━━━ Recorded information

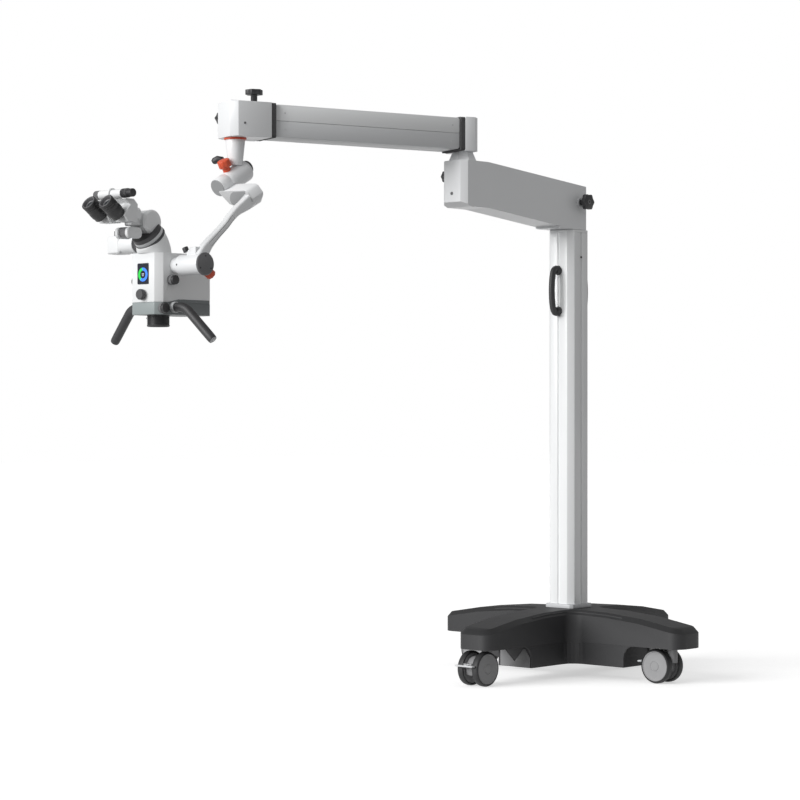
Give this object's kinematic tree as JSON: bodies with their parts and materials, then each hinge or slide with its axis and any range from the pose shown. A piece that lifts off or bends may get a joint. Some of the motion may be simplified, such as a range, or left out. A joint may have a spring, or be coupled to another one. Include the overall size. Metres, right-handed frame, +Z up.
{
  "type": "surgical microscope on floor stand",
  "caption": "Surgical microscope with inclinable binocular head on a balanced spring arm, swing arm, square column and ballasted castor base",
  "frame": {"origin": "centre of the whole object's box at floor level", "axes": "+Z up; the swing arm and the head point to -Y; +X to the right of someone facing +Y"},
  "size_m": [0.896, 2.1058, 1.6642],
  "materials": {
    "white_paint": "satin",
    "column_paint": "satin",
    "white_plastic": "satin",
    "base_plastic": "satin",
    "iron": "rough",
    "plate_paint": "satin",
    "steel": "brushed",
    "gasket_rubber": "matt",
    "castor_grey": "satin",
    "wheel_rubber": "matt",
    "pedal_paint": "satin",
    "orange_plastic": "satin",
    "black_plastic": "satin",
    "grip_plastic": "matt",
    "grey_plastic": "satin",
    "band_plastic": "satin",
    "strut_paint": "gloss",
    "lens_glass": "polished"
  },
  "bodies": {
    "stand": {"base_shell": "base_plastic", "base_skirt": "base_plastic", "ballast": "iron", "foot_plate": "plate_paint", "power_inlet": "black_plastic", "column": "column_paint", "column_handle_front": "grip_plastic", "column_handle_rear": "grip_plastic", "column_spindle": "steel"},
    "swing": {"swing_arm": "white_paint"},
    "swing_lock": {"swing_lock_knob": "black_plastic"},
    "hub_lock": {"hub_lock_knob": "black_plastic"},
    "hub": {"rear_block": "white_paint", "rear_gasket": "gasket_rubber"},
    "lift": {"arm_beam": "steel", "upper_cover": "white_plastic", "lower_cover": "white_plastic", "gas_spring": "strut_paint"},
    "link": {"level_link": "steel"},
    "front": {"front_block": "white_paint", "front_gasket": "gasket_rubber"},
    "lift_lock": {"lift_knob": "black_plastic"},
    "front_lock": {"front_lock_knob": "black_plastic"},
    "yaw": {"collar_ring": "orange_plastic", "spindle_cone": "white_paint", "swivel_housing": "white_paint"},
    "roll_friction": {"roll_knob": "orange_plastic"},
    "roll_lock": {"roll_lever": "black_plastic"},
    "roll": {"yoke_arm": "white_paint", "tilt_housing": "white_paint", "tilt_cap": "grey_plastic"},
    "tilt_friction": {"tilt_knob": "orange_plastic"},
    "head": {"optics_body": "white_plastic", "base_band": "band_plastic", "elbow": "white_plastic", "camera_arm": "white_plastic"},
    "focus": {"focus_knob": "black_plastic"},
    "magnification": {"magnification_knob": "black_plastic"},
    "band": {"band_knob": "black_plastic"},
    "objective": {"objective_barrel": "black_plastic", "objective_lens": "lens_glass"},
    "grip_l": {"grip_left": "grip_plastic"},
    "grip_r": {"grip_right": "grip_plastic"},
    "binocular_turn": {"binocular_base": "white_plastic"},
    "binocular_tilt": {"binocular_tube": "white_plastic"},
    "prism_l": {"prism_left": "white_plastic"},
    "prism_r": {"prism_right": "white_plastic"},
    "eye_l": {"eyepiece_left": "black_plastic"},
    "eye_r": {"eyepiece_right": "black_plastic"},
    "spacing": {"spacing_bar": "black_plastic"},
    "castor_front": {"castor_fork_front": "castor_grey"},
    "wheels_front": {"castor_wheels_front": "wheel_rubber"},
    "brake_front": {"brake_pedal_front": "pedal_paint"},
    "castor_right": {"castor_fork_right": "castor_grey"},
    "wheels_right": {"castor_wheels_right": "wheel_rubber"},
    "brake_right": {"brake_pedal_right": "pedal_paint"},
    "castor_back": {"castor_fork_back": "castor_grey"},
    "wheels_back": {"castor_wheels_back": "wheel_rubber"},
    "castor_left": {"castor_fork_left": "castor_grey"},
    "wheels_left": {"castor_wheels_left": "wheel_rubber"}
  },
  "joints": [
    {"name": "castor_front_swivel", "type": "hinge", "parent": "stand", "child": "castor_front", "pos_m": [0, 0.22289, 0.105], "axis": [0, 0, 1], "continuous": true},
    {"name": "castor_front_roll", "type": "hinge", "parent": "castor_front", "child": "wheels_front", "pos_m": [0, 0.18589, 0.05], "axis": [1, 0, 0], "continuous": true},
    {"name": "brake_front_press", "type": "hinge", "parent": "castor_front", "child": "brake_front", "pos_m": [0, 0.14439, 0.061], "axis": [1, 0, 0], "range_deg": [-12, 12]},
    {"name": "castor_right_swivel", "type": "hinge", "parent": "stand", "child": "castor_right", "pos_m": [0.382, 0.60489, 0.105], "axis": [0, 0, 1], "continuous": true},
    {"name": "castor_right_roll", "type": "hinge", "parent": "castor_right", "child": "wheels_right", "pos_m": [0.345, 0.60489, 0.05], "axis": [0, -1, 0], "continuous": true},
    {"name": "brake_right_press", "type": "hinge", "parent": "castor_right", "child": "brake_right", "pos_m": [0.3035, 0.60489, 0.061], "axis": [0, -1, 0], "range_deg": [-12, 12]},
    {"name": "castor_back_swivel", "type": "hinge", "parent": "stand", "child": "castor_back", "pos_m": [0, 0.98689, 0.105], "axis": [0, 0, 1], "continuous": true},
    {"name": "castor_back_roll", "type": "hinge", "parent": "castor_back", "child": "wheels_back", "pos_m": [0, 0.94989, 0.05], "axis": [1, 0, 0], "continuous": true},
    {"name": "castor_left_swivel", "type": "hinge", "parent": "stand", "child": "castor_left", "pos_m": [-0.382, 0.60489, 0.105], "axis": [0, 0, 1], "continuous": true},
    {"name": "castor_left_roll", "type": "hinge", "parent": "castor_left", "child": "wheels_left", "pos_m": [-0.345, 0.60489, 0.05], "axis": [0, 1, 0], "continuous": true},
    {"name": "swing_yaw", "type": "hinge", "parent": "stand", "child": "swing", "pos_m": [0, 0.60489, 1.3295], "axis": [0, 0, 1], "range_deg": [-150, 150]},
    {"name": "swing_lock_turn", "type": "hinge", "parent": "swing", "child": "swing_lock", "pos_m": [0.0453, 0.60489, 1.4105], "axis": [1, 0, 0], "range_deg": [-45, 45]},
    {"name": "hub_lock_turn", "type": "hinge", "parent": "swing", "child": "hub_lock", "pos_m": [-0.0453, 0.11689, 1.46], "axis": [-1, 0, 0], "range_deg": [-45, 45]},
    {"name": "hub_yaw", "type": "hinge", "parent": "swing", "child": "hub", "pos_m": [0, 0.11689, 1.57325], "axis": [0, 0, 1], "range_deg": [-80, 120]},
    {"name": "arm_lift", "type": "hinge", "parent": "hub", "child": "lift", "pos_m": [-0.00484, 0.10322, 1.57325], "axis": [-0.9426, 0.3338, 0], "range_deg": [-14, 20], "deforming": ["rear_gasket", "front_gasket"]},
    {"name": "link_lift", "type": "hinge", "parent": "hub", "child": "link", "pos_m": [-0.00484, 0.10322, 1.54725], "axis": [-0.9426, 0.3338, 0], "range_deg": [-14, 20]},
    {"name": "front_level", "type": "hinge", "parent": "lift", "child": "front", "pos_m": [-0.21163, -0.48075, 1.57812], "axis": [-0.9426, 0.3338, 0], "range_deg": [-20, 14]},
    {"name": "lift_lock_turn", "type": "hinge", "parent": "front", "child": "lift_lock", "pos_m": [-0.21798, -0.49866, 1.62617], "axis": [0, 0, 1], "range_deg": [-45, 45]},
    {"name": "front_lock_turn", "type": "hinge", "parent": "front", "child": "front_lock", "pos_m": [-0.29335, -0.53986, 1.59087], "axis": [-0.9426, 0.3338, 0], "range_deg": [-45, 45]},
    {"name": "head_yaw", "type": "hinge", "parent": "front", "child": "yaw", "pos_m": [-0.23667, -0.55145, 1.425], "axis": [0, 0, 1], "range_deg": [-150, 150]},
    {"name": "roll_friction_turn", "type": "hinge", "parent": "yaw", "child": "roll_friction", "pos_m": [-0.23667, -0.58142, 1.43771], "axis": [0, -0.4695, 0.8829], "range_deg": [-90, 90]},
    {"name": "roll_lock_turn", "type": "hinge", "parent": "yaw", "child": "roll_lock", "pos_m": [-0.26148, -0.55731, 1.4275], "axis": [-0.9806, -0.0921, 0.1732], "range_deg": [-45, 45]},
    {"name": "head_roll", "type": "hinge", "parent": "yaw", "child": "roll", "pos_m": [-0.23667, -0.55145, 1.425], "axis": [0, -0.8829, -0.4695], "range_deg": [-45, 45]},
    {"name": "tilt_friction_turn", "type": "hinge", "parent": "roll", "child": "tilt_friction", "pos_m": [-0.08367, -0.80127, 1.15564], "axis": [0, 0.8336, -0.5524], "range_deg": [-90, 90]},
    {"name": "head_tilt", "type": "hinge", "parent": "roll", "child": "head", "pos_m": [-0.23667, -0.82445, 1.171], "axis": [1, 0, 0], "range_deg": [-20, 60]},
    {"name": "focus_turn", "type": "hinge", "parent": "head", "child": "focus", "pos_m": [-0.23667, -0.88375, 1.0955], "axis": [0, -1, 0], "range_deg": [-150, 150]},
    {"name": "magnification_turn", "type": "hinge", "parent": "head", "child": "magnification", "pos_m": [-0.23667, -0.84145, 1.133], "axis": [1, 0, 0], "range_deg": [-120, 120]},
    {"name": "band_knob_turn", "type": "hinge", "parent": "head", "child": "band", "pos_m": [-0.17687, -0.87245, 1.059], "axis": [1, 0, 0], "range_deg": [-150, 150]},
    {"name": "objective_focus", "type": "slide", "parent": "head", "child": "objective", "axis": [0, 0, -1], "range_m": [-0.004, 0.008]},
    {"name": "grip_left_turn", "type": "hinge", "parent": "head", "child": "grip_l", "pos_m": [-0.29647, -0.83045, 1.062], "axis": [1, 0, 0], "range_deg": [-90, 90]},
    {"name": "grip_right_turn", "type": "hinge", "parent": "head", "child": "grip_r", "pos_m": [-0.17687, -0.83045, 1.062], "axis": [1, 0, 0], "range_deg": [-90, 90]},
    {"name": "binocular_rotation", "type": "hinge", "parent": "head", "child": "binocular_turn", "pos_m": [-0.23667, -0.86145, 1.2455], "axis": [0, -0.7071, 0.7071], "range_deg": [-90, 90]},
    {"name": "binocular_inclination", "type": "hinge", "parent": "binocular_turn", "child": "binocular_tilt", "pos_m": [-0.23667, -0.87545, 1.284], "axis": [1, 0, 0], "range_deg": [-30, 40]},
    {"name": "eye_spacing", "type": "slide", "parent": "binocular_tilt", "child": "prism_r", "axis": [1, 0, 0], "range_m": [-0.004, 0.0045]},
    {"name": "eye_spacing_left", "type": "slide", "parent": "binocular_tilt", "child": "prism_l", "axis": [1, 0, 0], "range_m": [-0.0045, 0.004]},
    {"name": "dioptre_left", "type": "hinge", "parent": "prism_l", "child": "eye_l", "pos_m": [-0.26967, -0.99672, 1.2943], "axis": [0, -0.7986, 0.6018], "range_deg": [-120, 120]},
    {"name": "dioptre_right", "type": "hinge", "parent": "prism_r", "child": "eye_r", "pos_m": [-0.20367, -0.99672, 1.2943], "axis": [0, -0.7986, 0.6018], "range_deg": [-120, 120]},
    {"name": "spacing_turn", "type": "hinge", "parent": "binocular_tilt", "child": "spacing", "pos_m": [-0.23667, -0.99045, 1.35], "axis": [1, 0, 0], "range_deg": [-150, 150]}
  ],
  "couplings": [
    {"joint": "link_lift", "follows": "arm_lift", "ratio": 1},
    {"joint": "front_level", "follows": "arm_lift", "ratio": -1},
    {"joint": "eye_spacing_left", "follows": "eye_spacing", "ratio": -1}
  ]
}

━━━━━━

### Task goal
Return all lines containing "materials".

### Written response
Give this object's kinematic tree as JSON: bodies with their parts and materials, then each hinge or slide with its axis and any range from the pose shown. A piece that lifts off or bends may get a joint. Some of the motion may be simplified, such as a range, or left out. A joint may have a spring, or be coupled to another one. Include the overall size. Metres, right-handed frame, +Z up.
  "materials": {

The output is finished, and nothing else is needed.